Glaubt an Jesus und hört auf sein Wort! Ich sage dabei immer wieder und ganz bewusst „Jesus“. Es geht nicht um einen allgemeinen Glauben an Gott, um ein Fürwahrhalten seiner Existenz, um ein vages Hoffen auf seine Barmherzigkeit. Solchen vagen Glauben haben ja viele; es gibt kaum echte Atheisten. Und auch die Papstkirche zu Luthers Zeiten redete natürlich dauernd von Gott. Es ist aber das Verdienst Martin Luthers und der Reformation, gezeigt zu haben, dass dieser Gott ein menschliches Gesicht hat, ein liebevolles und barmherziges Gesicht, nämlich das Gesicht des Jesus von Nazareth. Wer einen gnädigen Gott finden will, der kommt um den Mann aus Nazareth nicht herum. „Niemand kommt zum Vater denn durch mich“, das hat er selbst von sich gesagt (Joh. 14,6). An Gottes Gerichtstag hilft es niemandem, darauf hinzuweisen, dass er an irgendein höheres Wesen geglaubt hat. Nur eines hilft dann: dass man zu Jesus gehört, dass man an ihn geglaubt hat, dass man in seinem Namen Vergebung der Sünden und damit die ewige Erlösung empfangen hat.

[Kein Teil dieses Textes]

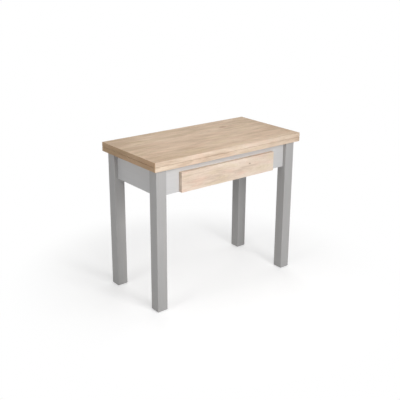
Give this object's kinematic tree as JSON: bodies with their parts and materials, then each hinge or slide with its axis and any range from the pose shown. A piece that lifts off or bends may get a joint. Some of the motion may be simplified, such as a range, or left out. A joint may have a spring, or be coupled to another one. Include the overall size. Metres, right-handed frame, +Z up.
{
  "type": "extending kitchen table",
  "caption": "Kitchen table with a doubled top that swivels a quarter turn and unfolds to twice the depth, square legs, aprons and a front drawer on roller runners.",
  "frame": {"origin": "floor level, under the middle of the closed table top", "axes": "+X along the table's length to the right of a person who faces the drawer, +Y from the drawer side to the back, +Z up"},
  "size_m": [0.9, 0.4535, 0.75],
  "materials": {
    "leaf_foil": "matt laminated board with a pale oak grain along X",
    "leaf_edge": "edge band with the same pale oak grain",
    "leg_foil": "matt foil in light warm grey",
    "apron_foil": "matt foil in light grey",
    "inner_board": "white laminated board",
    "hardboard": "thin fibreboard, white on top",
    "beech": "raw beech dowels",
    "zinc_steel": "zinc-plated steel",
    "runner_steel": "sheet steel with a white powder coat",
    "nylon": "natural nylon",
    "foot_plastic": "dark grey moulded plastic",
    "buffer_plastic": "clear soft plastic"
  },
  "bodies": {
    "frame": {"leg_front_left": "leg_foil", "leg_front_right": "leg_foil", "leg_back_left": "leg_foil", "leg_back_right": "leg_foil", "apron_front": "apron_foil", "apron_back": "apron_foil", "apron_left": "apron_foil", "apron_right": "apron_foil", "corner_brackets": "zinc_steel", "leg_bolts": "zinc_steel", "leg_washers": "zinc_steel", "leg_nuts": "zinc_steel", "bracket_screws": "zinc_steel", "apron_dowels": "beech", "foot_glides": "foot_plastic", "top_glides": "nylon", "runner_rail_left": "inner_board", "runner_rail_right": "inner_board", "swivel_board": "inner_board", "rail_dowels": "beech", "runner_fixed_left": "runner_steel", "runner_fixed_right": "runner_steel", "runner_fixed_screws": "zinc_steel", "front_roller_axles": "zinc_steel", "swivel_bush": "nylon"},
    "top": {"swivel_plate": "zinc_steel", "swivel_plate_screws": "zinc_steel", "swivel_stud": "zinc_steel", "swivel_washer": "zinc_steel", "swivel_spring": "zinc_steel", "swivel_nut": "zinc_steel", "swivel_stop": "nylon", "lower_leaf": "leaf_foil", "lower_leaf_edging": "leaf_edge", "leaf_buffers": "buffer_plastic", "hinge_left_lower": "zinc_steel", "hinge_right_lower": "zinc_steel", "hinge_screws_lower": "zinc_steel", "hinge_pins": "zinc_steel"},
    "flap": {"upper_leaf": "leaf_foil", "upper_leaf_edging": "leaf_edge", "hinge_left_upper": "zinc_steel", "hinge_right_upper": "zinc_steel", "hinge_screws_upper": "zinc_steel"},
    "drawer": {"drawer_front": "leaf_foil", "drawer_side_left": "inner_board", "drawer_side_right": "inner_board", "drawer_back": "inner_board", "drawer_bottom": "hardboard", "drawer_dowels": "beech", "drawer_screws": "zinc_steel", "drawer_bottom_screws": "zinc_steel", "runner_moving_left": "runner_steel", "runner_moving_right": "runner_steel", "runner_moving_screws": "zinc_steel", "rear_roller_axles": "zinc_steel"},
    "front_roller_left": {"front_roller_left": "nylon"},
    "front_roller_right": {"front_roller_right": "nylon"},
    "rear_roller_left": {"rear_roller_left": "nylon"},
    "rear_roller_right": {"rear_roller_right": "nylon"}
  },
  "joints": [
    {"name": "top_swivel", "type": "hinge", "parent": "frame", "child": "top", "pos_m": [0.1125, 0.1125, 0.702], "axis": [0, 0, 1], "range_deg": [0, 90]},
    {"name": "leaf_fold", "type": "hinge", "parent": "top", "child": "flap", "pos_m": [0, 0.2255, 0.7275], "axis": [-1, 0, 0], "range_deg": [0, 180]},
    {"name": "drawer_slide", "type": "slide", "parent": "frame", "child": "drawer", "axis": [0, -1, 0], "range_m": [0, 0.225]},
    {"name": "front_roller_left_spin", "type": "hinge", "parent": "frame", "child": "front_roller_left", "pos_m": [-0.257, -0.1565, 0.606], "axis": [1, 0, 0], "continuous": true},
    {"name": "front_roller_right_spin", "type": "hinge", "parent": "frame", "child": "front_roller_right", "pos_m": [0.257, -0.1565, 0.606], "axis": [1, 0, 0], "continuous": true},
    {"name": "rear_roller_left_spin", "type": "hinge", "parent": "drawer", "child": "rear_roller_left", "pos_m": [-0.2555, 0.104, 0.60505], "axis": [1, 0, 0], "continuous": true},
    {"name": "rear_roller_right_spin", "type": "hinge", "parent": "drawer", "child": "rear_roller_right", "pos_m": [0.2555, 0.104, 0.60505], "axis": [1, 0, 0], "continuous": true}
  ],
  "couplings": [
    {"joint": "front_roller_left_spin", "follows": "drawer_slide", "rad_per_m": 105.26},
    {"joint": "front_roller_right_spin", "follows": "drawer_slide", "rad_per_m": 105.26},
    {"joint": "rear_roller_left_spin", "follows": "drawer_slide", "rad_per_m": 111.11},
    {"joint": "rear_roller_right_spin", "follows": "drawer_slide", "rad_per_m": 111.11}
  ]
}
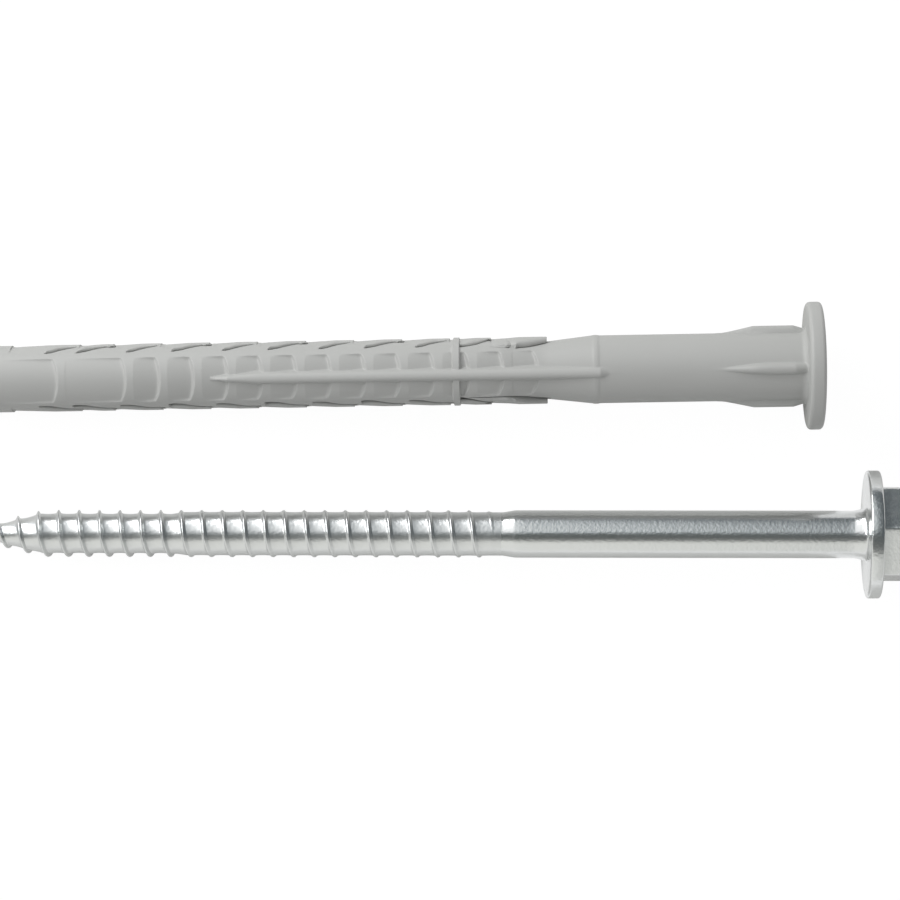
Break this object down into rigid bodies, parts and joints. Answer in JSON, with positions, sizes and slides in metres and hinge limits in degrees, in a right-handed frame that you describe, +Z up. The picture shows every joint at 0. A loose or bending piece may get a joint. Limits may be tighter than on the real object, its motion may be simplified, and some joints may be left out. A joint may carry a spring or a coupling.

Glaubt an Jesus und hört auf sein Wort! Ohne Gottes Wort, ohne die Bibel wird Jesus uns freilich unbekannt bleiben. Das Wort des Evangeliums, in der Bibel bezeugt und in der Kirche verkündigt, ist verlässlich. Es bringt die Kunde von Christi Erlösung zu uns und schafft zugleich als wirkkräftiges Schöpferwort den Glauben in unseren Herzen. Wer vor diesem Wort nicht flieht, wer seine Ohren nicht verstopft, wer mit seinen Gedanken bei der Predigt nicht abschweift, zu dem kommt der Heiland Jesus ins Herz durch dieses Wort. Darum ist auch so wichtig, dass wir dieses Wort hoch in Ehren halten und es zugleich unseren ständigen Begleiter durchs Leben sein lassen.
Glaubt an Jesus und hört auf sein Wort – damit ist das Hauptanliegen Luthers gesagt und der Hauptsinn des Reformationsfestes. „Reformation“ heißt wörtlich „Rückformung“; wir können auch „Rückbesinnung“ sagen. Es geht um die Rückbesinnung auf die eine entscheidende Antwort bei der Frage nach dem gnädigen Gott, die eine Antwort, die schon von Propheten und Aposteln gegeben wurde und die sich bis heute nicht geändert hat. Ein Wörtlein kann Satan fällen, den altbösen Feind, den Fürst dieser Welt, ein Wörtlein kann uns den Himmel aufschließen, und dieses Wörtlein heißt „Jesus“. Amen.